◆ **The exercise**
Write the listing out again, all of it, word for word.

◆ **Dataset content**

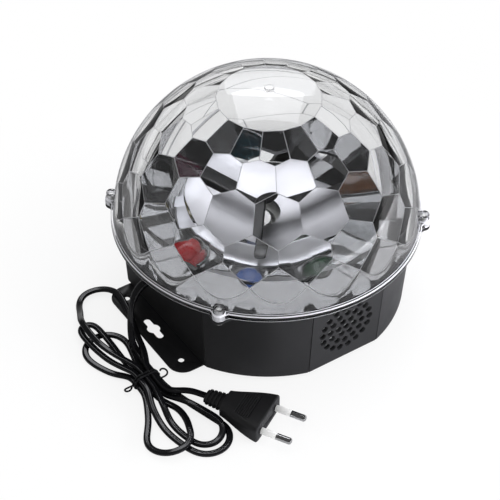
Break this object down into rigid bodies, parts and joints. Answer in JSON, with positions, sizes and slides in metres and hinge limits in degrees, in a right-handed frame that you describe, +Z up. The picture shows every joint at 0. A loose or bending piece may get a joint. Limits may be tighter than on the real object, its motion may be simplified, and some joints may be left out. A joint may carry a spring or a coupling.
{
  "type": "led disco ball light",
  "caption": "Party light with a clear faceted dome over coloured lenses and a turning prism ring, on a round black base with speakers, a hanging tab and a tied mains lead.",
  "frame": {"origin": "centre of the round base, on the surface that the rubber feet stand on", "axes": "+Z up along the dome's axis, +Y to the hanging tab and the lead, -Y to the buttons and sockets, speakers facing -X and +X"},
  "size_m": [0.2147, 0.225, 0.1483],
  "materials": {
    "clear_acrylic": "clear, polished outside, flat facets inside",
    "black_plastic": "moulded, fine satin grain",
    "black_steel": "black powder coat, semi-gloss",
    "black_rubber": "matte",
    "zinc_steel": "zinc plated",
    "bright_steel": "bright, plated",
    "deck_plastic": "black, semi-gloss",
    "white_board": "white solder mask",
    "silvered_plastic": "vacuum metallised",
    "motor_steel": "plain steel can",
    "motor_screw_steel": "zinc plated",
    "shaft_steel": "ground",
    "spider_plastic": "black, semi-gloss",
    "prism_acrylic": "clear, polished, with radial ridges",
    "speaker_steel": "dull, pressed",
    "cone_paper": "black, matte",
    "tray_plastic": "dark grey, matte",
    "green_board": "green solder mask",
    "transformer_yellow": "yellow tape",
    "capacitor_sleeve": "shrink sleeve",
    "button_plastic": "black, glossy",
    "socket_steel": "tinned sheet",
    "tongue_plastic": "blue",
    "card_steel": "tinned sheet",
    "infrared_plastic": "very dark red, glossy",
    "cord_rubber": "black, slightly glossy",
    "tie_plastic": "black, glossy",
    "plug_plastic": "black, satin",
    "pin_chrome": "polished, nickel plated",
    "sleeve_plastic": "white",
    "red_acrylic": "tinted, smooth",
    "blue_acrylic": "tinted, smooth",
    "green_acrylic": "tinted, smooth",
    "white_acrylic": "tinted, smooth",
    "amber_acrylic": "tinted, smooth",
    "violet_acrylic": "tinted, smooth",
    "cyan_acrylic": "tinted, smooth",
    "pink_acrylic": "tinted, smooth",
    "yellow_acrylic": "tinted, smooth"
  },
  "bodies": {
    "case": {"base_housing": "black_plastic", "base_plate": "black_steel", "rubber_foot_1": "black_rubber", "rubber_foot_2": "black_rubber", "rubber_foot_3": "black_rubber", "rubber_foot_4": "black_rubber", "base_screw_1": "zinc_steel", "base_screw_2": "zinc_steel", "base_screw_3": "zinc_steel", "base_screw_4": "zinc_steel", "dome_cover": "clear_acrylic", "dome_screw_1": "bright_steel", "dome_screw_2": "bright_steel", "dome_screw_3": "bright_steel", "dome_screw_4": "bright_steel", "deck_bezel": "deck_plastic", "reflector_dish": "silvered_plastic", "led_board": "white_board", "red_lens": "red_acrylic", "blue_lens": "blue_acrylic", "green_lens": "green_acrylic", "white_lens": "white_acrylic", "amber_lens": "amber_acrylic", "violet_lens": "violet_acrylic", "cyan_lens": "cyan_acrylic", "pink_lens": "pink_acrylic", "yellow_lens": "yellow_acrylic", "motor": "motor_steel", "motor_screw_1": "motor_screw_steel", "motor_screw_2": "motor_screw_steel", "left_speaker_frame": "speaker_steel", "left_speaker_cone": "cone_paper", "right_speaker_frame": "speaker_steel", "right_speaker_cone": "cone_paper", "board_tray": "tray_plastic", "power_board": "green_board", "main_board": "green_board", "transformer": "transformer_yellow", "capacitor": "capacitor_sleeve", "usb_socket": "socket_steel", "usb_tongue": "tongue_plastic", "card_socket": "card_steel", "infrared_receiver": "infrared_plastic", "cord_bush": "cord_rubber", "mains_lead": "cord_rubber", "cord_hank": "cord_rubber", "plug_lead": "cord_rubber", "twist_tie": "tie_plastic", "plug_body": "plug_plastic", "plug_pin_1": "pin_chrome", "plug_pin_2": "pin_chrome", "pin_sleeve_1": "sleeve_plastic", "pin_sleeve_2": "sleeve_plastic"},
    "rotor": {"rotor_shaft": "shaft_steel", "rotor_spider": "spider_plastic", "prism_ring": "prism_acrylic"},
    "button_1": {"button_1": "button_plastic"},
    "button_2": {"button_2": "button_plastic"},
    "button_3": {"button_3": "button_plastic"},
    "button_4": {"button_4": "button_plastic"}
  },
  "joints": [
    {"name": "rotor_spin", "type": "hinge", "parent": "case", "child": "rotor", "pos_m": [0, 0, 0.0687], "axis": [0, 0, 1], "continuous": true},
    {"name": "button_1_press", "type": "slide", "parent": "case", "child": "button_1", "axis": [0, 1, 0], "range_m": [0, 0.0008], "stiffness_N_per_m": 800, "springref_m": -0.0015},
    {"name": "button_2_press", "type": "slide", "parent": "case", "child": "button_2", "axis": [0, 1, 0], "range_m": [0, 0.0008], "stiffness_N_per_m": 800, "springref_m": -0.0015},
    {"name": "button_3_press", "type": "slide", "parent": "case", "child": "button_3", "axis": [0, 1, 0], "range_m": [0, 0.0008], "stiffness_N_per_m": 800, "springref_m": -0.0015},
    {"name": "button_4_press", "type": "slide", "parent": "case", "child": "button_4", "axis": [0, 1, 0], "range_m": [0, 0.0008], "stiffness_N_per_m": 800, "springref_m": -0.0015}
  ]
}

◆ **Completed exercise**
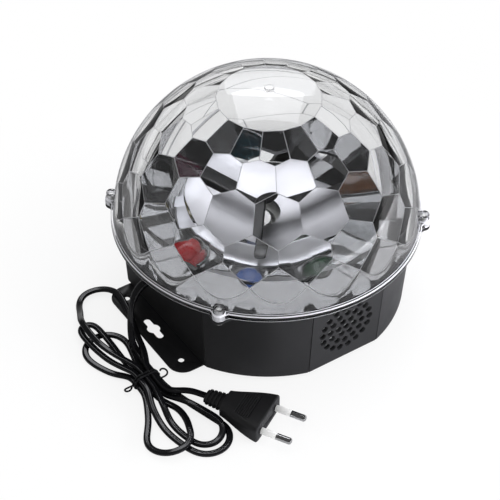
Break this object down into rigid bodies, parts and joints. Answer in JSON, with positions, sizes and slides in metres and hinge limits in degrees, in a right-handed frame that you describe, +Z up. The picture shows every joint at 0. A loose or bending piece may get a joint. Limits may be tighter than on the real object, its motion may be simplified, and some joints may be left out. A joint may carry a spring or a coupling.
{
  "type": "led disco ball light",
  "caption": "Party light with a clear faceted dome over coloured lenses and a turning prism ring, on a round black base with speakers, a hanging tab and a tied mains lead.",
  "frame": {"origin": "centre of the round base, on the surface that the rubber feet stand on", "axes": "+Z up along the dome's axis, +Y to the hanging tab and the lead, -Y to the buttons and sockets, speakers facing -X and +X"},
  "size_m": [0.2147, 0.225, 0.1483],
  "materials": {
    "clear_acrylic": "clear, polished outside, flat facets inside",
    "black_plastic": "moulded, fine satin grain",
    "black_steel": "black powder coat, semi-gloss",
    "black_rubber": "matte",
    "zinc_steel": "zinc plated",
    "bright_steel": "bright, plated",
    "deck_plastic": "black, semi-gloss",
    "white_board": "white solder mask",
    "silvered_plastic": "vacuum metallised",
    "motor_steel": "plain steel can",
    "motor_screw_steel": "zinc plated",
    "shaft_steel": "ground",
    "spider_plastic": "black, semi-gloss",
    "prism_acrylic": "clear, polished, with radial ridges",
    "speaker_steel": "dull, pressed",
    "cone_paper": "black, matte",
    "tray_plastic": "dark grey, matte",
    "green_board": "green solder mask",
    "transformer_yellow": "yellow tape",
    "capacitor_sleeve": "shrink sleeve",
    "button_plastic": "black, glossy",
    "socket_steel": "tinned sheet",
    "tongue_plastic": "blue",
    "card_steel": "tinned sheet",
    "infrared_plastic": "very dark red, glossy",
    "cord_rubber": "black, slightly glossy",
    "tie_plastic": "black, glossy",
    "plug_plastic": "black, satin",
    "pin_chrome": "polished, nickel plated",
    "sleeve_plastic": "white",
    "red_acrylic": "tinted, smooth",
    "blue_acrylic": "tinted, smooth",
    "green_acrylic": "tinted, smooth",
    "white_acrylic": "tinted, smooth",
    "amber_acrylic": "tinted, smooth",
    "violet_acrylic": "tinted, smooth",
    "cyan_acrylic": "tinted, smooth",
    "pink_acrylic": "tinted, smooth",
    "yellow_acrylic": "tinted, smooth"
  },
  "bodies": {
    "case": {"base_housing": "black_plastic", "base_plate": "black_steel", "rubber_foot_1": "black_rubber", "rubber_foot_2": "black_rubber", "rubber_foot_3": "black_rubber", "rubber_foot_4": "black_rubber", "base_screw_1": "zinc_steel", "base_screw_2": "zinc_steel", "base_screw_3": "zinc_steel", "base_screw_4": "zinc_steel", "dome_cover": "clear_acrylic", "dome_screw_1": "bright_steel", "dome_screw_2": "bright_steel", "dome_screw_3": "bright_steel", "dome_screw_4": "bright_steel", "deck_bezel": "deck_plastic", "reflector_dish": "silvered_plastic", "led_board": "white_board", "red_lens": "red_acrylic", "blue_lens": "blue_acrylic", "green_lens": "green_acrylic", "white_lens": "white_acrylic", "amber_lens": "amber_acrylic", "violet_lens": "violet_acrylic", "cyan_lens": "cyan_acrylic", "pink_lens": "pink_acrylic", "yellow_lens": "yellow_acrylic", "motor": "motor_steel", "motor_screw_1": "motor_screw_steel", "motor_screw_2": "motor_screw_steel", "left_speaker_frame": "speaker_steel", "left_speaker_cone": "cone_paper", "right_speaker_frame": "speaker_steel", "right_speaker_cone": "cone_paper", "board_tray": "tray_plastic", "power_board": "green_board", "main_board": "green_board", "transformer": "transformer_yellow", "capacitor": "capacitor_sleeve", "usb_socket": "socket_steel", "usb_tongue": "tongue_plastic", "card_socket": "card_steel", "infrared_receiver": "infrared_plastic", "cord_bush": "cord_rubber", "mains_lead": "cord_rubber", "cord_hank": "cord_rubber", "plug_lead": "cord_rubber", "twist_tie": "tie_plastic", "plug_body": "plug_plastic", "plug_pin_1": "pin_chrome", "plug_pin_2": "pin_chrome", "pin_sleeve_1": "sleeve_plastic", "pin_sleeve_2": "sleeve_plastic"},
    "rotor": {"rotor_shaft": "shaft_steel", "rotor_spider": "spider_plastic", "prism_ring": "prism_acrylic"},
    "button_1": {"button_1": "button_plastic"},
    "button_2": {"button_2": "button_plastic"},
    "button_3": {"button_3": "button_plastic"},
    "button_4": {"button_4": "button_plastic"}
  },
  "joints": [
    {"name": "rotor_spin", "type": "hinge", "parent": "case", "child": "rotor", "pos_m": [0, 0, 0.0687], "axis": [0, 0, 1], "continuous": true},
    {"name": "button_1_press", "type": "slide", "parent": "case", "child": "button_1", "axis": [0, 1, 0], "range_m": [0, 0.0008], "stiffness_N_per_m": 800, "springref_m": -0.0015},
    {"name": "button_2_press", "type": "slide", "parent": "case", "child": "button_2", "axis": [0, 1, 0], "range_m": [0, 0.0008], "stiffness_N_per_m": 800, "springref_m": -0.0015},
    {"name": "button_3_press", "type": "slide", "parent": "case", "child": "button_3", "axis": [0, 1, 0], "range_m": [0, 0.0008], "stiffness_N_per_m": 800, "springref_m": -0.0015},
    {"name": "button_4_press", "type": "slide", "parent": "case", "child": "button_4", "axis": [0, 1, 0], "range_m": [0, 0.0008], "stiffness_N_per_m": 800, "springref_m": -0.0015}
  ]
}